Letter Ruling

Letter Ruling  Letter Ruling 11-1: Sales Tax; Installed Utility Poles

Date: 02/04/2011
Organization: Massachusetts Department of Revenue
Referenced Sources: Massachusetts General Laws

Sales and Use Tax

 

February 4, 2011

You have requested a letter ruling regarding the applicability of the Massachusetts sales tax to the sale of a one-half interest in an installed utility pole. Based on the facts presented, we conclude that such sale is not subject to the sales tax, as discussed more fully below.

Table of Contents

Facts

The following is a summary of the facts you have provided upon which we base our ruling. Your company, ********************, "Company A," is in the business of selling and delivering electricity and electric service to consumers in Massachusetts. In order to provide this service, Company A owns electric poles that have been permanently installed in real property on public and private streets and highways, wooded areas, and private lots. The wood poles are approximately 40 feet tall and are cemented into the ground in a cement foundation with other necessary supports, such as guy wires, to keep them rigid and permanent.
 

In order to install the poles, a hole that is at least one-fifth of the length of the pole and a foot larger than the diameter of it is dug in the ground. Generally, the pole is erected with a derrick. The poles require heavy machinery to lift and guide the pole into the ground and remain steady while the foundation cures. A cement truck pours a cement foundation around the pole. A pole can easily last 25 to 50 years. Sometimes they are removed and replaced and sometimes they are retired and left in place and a new pole installed.
 

Prior to affixing the poles to the land Company A obtains a perpetual easement or other right of way from the landowner or municipality to use the land. The poles constitute a planned network of permanent structures and are used to support electric equipment such as wires and cables. Company A pays property tax under G.L. c. 59, § 2 on these poles to the local Massachusetts municipalities in which they are located.
 

Company A has been asked by ********************, "Company B" to sell a one-half interest in these installed poles so that Company B can attach its telecommunication wires, cables and equipment to the poles in order to provide services to consumers in Massachusetts. Pursuant to Intercompany Operating Procedures agreed to by both Company A and Company B, the installed poles will be co-owned by both Company A and Company B, with each company jointly responsible for maintenance, payment of property tax, and any other issues that arise. The sales price of the interest is a flat amount of ******* per pole.

Ruling Request

For Massachusetts sales tax purposes, is the sale of a one-half interest in an already-installed wooden utility pole a sale of real property and not subject to tax or a sale of tangible personal property subject to tax?

Discussion of Law

Massachusetts imposes a 6.25 percent sales tax on all retail sales of tangible personal property in Massachusetts by any vendor unless exempt by a specific provision of law.

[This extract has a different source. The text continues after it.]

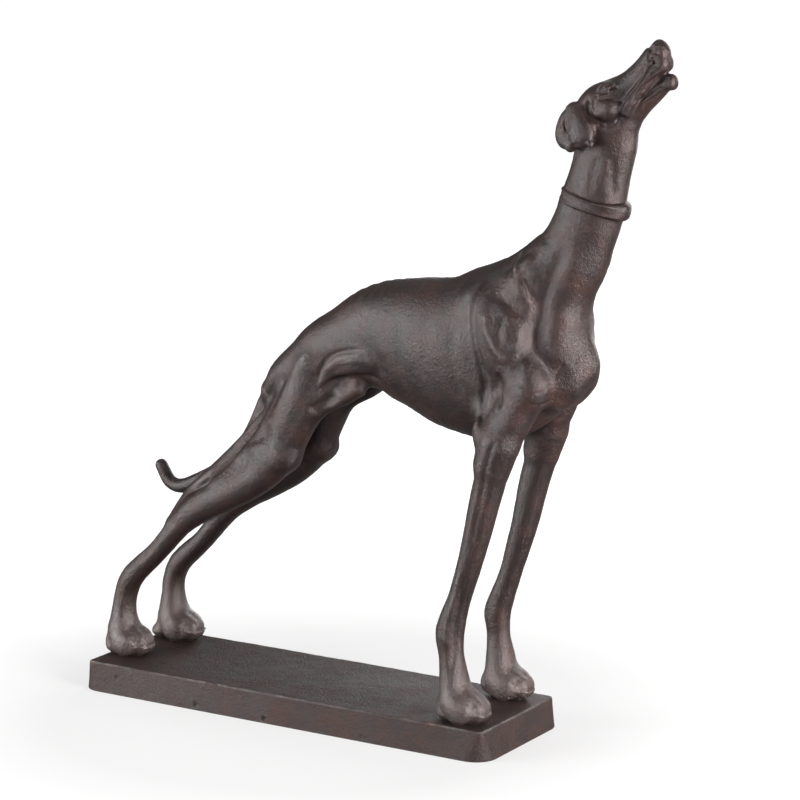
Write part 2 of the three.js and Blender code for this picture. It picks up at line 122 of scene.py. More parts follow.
# %% Legs and paws
BLADE = [
    [151, 19, 303, 13, 14, 10], [171, 24, 284, 17, 18, 13], [190, 27, 262, 15, 18, 12.5],
    [203, 27, 247, 11, 14, 12],
]
UPPER_ARM = [
    [201, 27, 251, 11, 15, 11], [191, 29, 229, 13, 18, 12.5], [179, 32, 207, 12.5, 17, 12.5],
    [172, 34, 190, 11, 13, 11.5],
]
FORE_LEG = [
    [179, 34, 205, 14, 15, 12.5], [173.5, 34, 188, 12.6, 12, 11], [166.3, 34, 162, 11.4, 11, 10.3],
    [157.3, 34, 126, 9.8, 9.6, 9.2], [147, 34, 92, 8.5, 8.5, 8.6], [141.5, 34, 76, 9.4, 9.8, 9.5],
    [139, 34, 62, 9.4, 11.6, 10], [140, 34, 46, 8.8, 9.6, 9.2], [143, 34, 27, 10, 12, 12],
    [145, 34, 15, 12, 13, 14],
]
FORE_PAW = [
    [138, 34, 9, 9, 9, 12], [147, 34, 13, 12, 13, 15], [156, 34, 12, 10.5, 12, 14.5],
    [162, 34, 10, 8.5, 10, 12],
]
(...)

G.L. c. 64H, § 2. "Tangible personal property" is defined as "personal property of any nature consisting of any produce, goods, wares, merchandise and commodities whatsoever, brought into, produced, manufactured or being with the commonwealth...." G.L. c. 64H, § 1. By definition, tangible personal property does not include property affixed to land. See G.L. c. 59.1 See also LR 84-56, in which the Commissioner ruled that the charge for a right to attach property to a utility pole or similar structure is typically not the taxable sale of tangible personal property.
 

In Letter Ruling 00-7, the Commissioner ruled that communications towers and related equipment buildings were considered real property and as such the sale of those towers and buildings were not subject to sales tax. In so determining, the ruling considered the degree to which the structures were attached to real estate to establish whether an item is properly classified as real estate. See Board of Assessors of Wilmington v. Avco Corp., 357 Mass. 704 (1970). In 2001, citing Avco, the Appellate Tax Board decided a property tax case on similar grounds. See Perma, Inc. v. Board of Assessors of the Town of Billerica, A.T.B. Docket Nos. F249189, F257001 (2001). In that case, the Board held that certain underground storage tanks were properly classified as personal property and not real estate because they were not so annexed to their surroundings that they could not be removed without material damage. In addition, the Board noted that the tanks were not akin to buildings but rather large thermoses utilized in manufacturing. Id. In your case, the utility poles at issue have already been installed. The installation process you describe indicates that the poles are meant to be permanent structures and therefore become part of the real estate on which they are located.

Ruling

Based on the facts presented and the analysis of the authorities discussed above, we rule that the sale of a one-half interest in an already-installed wooden utility pole is not a sale of tangible personal property and therefore is not subject to tax for purposes of the Massachusetts sales tax.2
 

Very truly yours,
 

/s/Navjeet K. Bal
 

Navjeet K. Bal
Commissioner of Revenue
 

NKB:MTF:rmh
 

LR 11-1

  1. This ruling does not purport to interpret or govern any imposition of property tax on utility poles under G.L. c. 59.
  2. The sale of real estate is generally subject to the deeds excise. See G.L. c. 64D, § 1. This ruling makes no determination whether the sale of a one-half interest in an already-installed wooden utility pole is subject to the deeds excise.